Whatever this team does the rest of the way will be happen with the small lineup, and the small lineup is rooted in that loss.
In Case You Were Wondering
According to the Florida State roster, Jonathan Isaac is 6’10”. The question is whether 6’10” includes four inches of hair rising from the top of his head. VJ Beachem, who guarded Isaac so effectively on Saturday, assured me that Isaac is 6’10” without the hair.
Off The Schneid Revisited
With 48 seconds left in the Florida State game, Steve Vasturia stole the ball and dribbled towards the basket. The Irish had a four on none breakaway. The crowd expected Vasturia to either give the ball to a teammate or dribble out the shot clock and hand the ball to the referee. Instead, he took it to the basket and dunked.

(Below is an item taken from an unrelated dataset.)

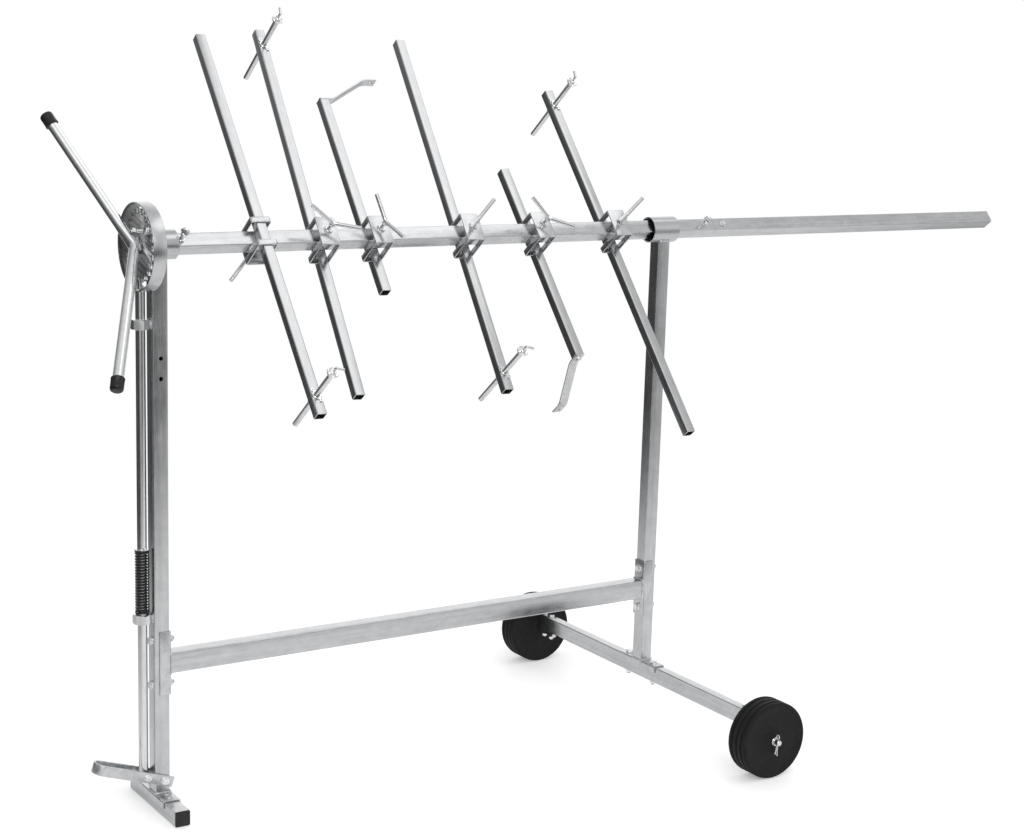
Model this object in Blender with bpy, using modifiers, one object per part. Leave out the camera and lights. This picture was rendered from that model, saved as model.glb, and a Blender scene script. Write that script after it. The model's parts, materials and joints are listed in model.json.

That’s pretty routine for most 6’6” college basketball players, but it was the first dunk the senior ever tried in a game. The Notre Dame bench went crazy. Bonzie Colson gave his teammate a bear hug. Florida State’s CJ Walker ignored the festivities and made a meaningless three pointer.
“We call him ‘Air Vasturia’ now,” Brey quipped. “I’ve never seen him throw down like that. We go three man weave and the guys dunk a little bit in practice, but I’ve never seen him dunk. That’s why our bench went crazy.
“You know what? I think Leonard Hamilton was even laughing.”
Vasturia is off the Schneid. Your turn, Matt Farrell.